Pengamat Kebijakan Publik, Agus Pambagio, mengatakan, PT Delta Djakarta Tbk ini punya (Badan Usaha Milik Daerah) BUMD dan Tbk yang menjadi sebuah korporasi. “Pengambil keputusan tertinggi adalah rapat komisaris, RUPS namanya. Kalau RUPS bilang jual ya jual jika dia bilang tahan ya tahan. Tidak bisa di intervensi oleh siapapun,” ujarnya, Rabu (6/3).
Kemudian, secara manajemen korporasi yang bertanggung jawab tertinggi untuk memutuskan adalah dewan komisaris pada saat Rapat Umum Pemegang Saham (RUPS). “ Mau jual apa beli itu hanya mereka saja yang memutuskan, tidak boleh ada yang lain. Kecuali Badan Negara. Apalagi ini Tbk yang harus dilaporkan ke bursa,” ujarnya.
Pemegang saham terbesar dan komisarisnya terkait dengan gubernur. Semua keputusan ditetapkan saat rapat RUPS biasa maupun luar biasa. Sebab, PT Delta Djakarta Tbk ini korporasi.
Agus menambahkan DPR dan DPRD tugasnya hanya pengawas tidak bisa mengeksekusi. Apalagi, PT Delta Djakarta Tbk ini korporasi jadi tetap sesuai keputusan Gubernur.
Maka dari itu, lanjutnya, tidak ada gunanya jika DPRD ikut campur dan tidak perlu tahu nanti rencana dari Gubernur untuk kedepannya. “Ya, terserah gubernur dong, saat rapat dengan RUPS.Gubernur bilang jual semua atau beli semua.Terus dia ingin jual sebagian atau beli sebagian.Ya, itu keputusannya,” ujarnya.
Terkait RUPS dijelaskan dalam UUD BUMN, Korporasi, PT Pemegang Saham.

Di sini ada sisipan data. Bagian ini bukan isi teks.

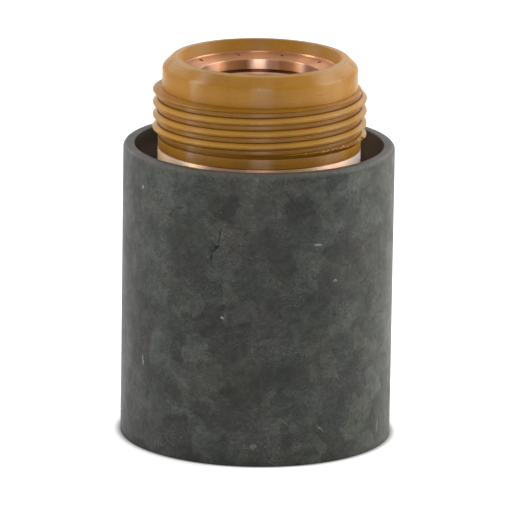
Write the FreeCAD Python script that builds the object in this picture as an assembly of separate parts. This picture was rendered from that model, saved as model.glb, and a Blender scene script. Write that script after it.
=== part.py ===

Tidak ada intervensi siapapun jika RUPS sudah memutuskan. “ Ini bukan poltik yang semenana-mena tapi good goverment,” ujarnya.
Menurut Agus, jika pendapatan uang Gubernur yang dimiliki sudah cukup dan nantinya ada pembangunan apapun itu keputusan Gubernur. BUMD pemilihnya Pemprov. “ Sama aja kaya MRT, Ancol, PT Pembangunan Jaya masih banyak lagi. Intinya terserah Gubernur,” ujarnya.
Agus memberikan contoh lain, seperti garuda jual saham di pasaran. Tidak ada Presiden intervensi holding (perusahaan induk). Tidak ada urusannya apalagi meminta izin ke DPR atau DPRD. “ Tidak bisa DPR atau DPRD melarang coba baca UUD 1945 ada semua penjelasannya,” ujarnya.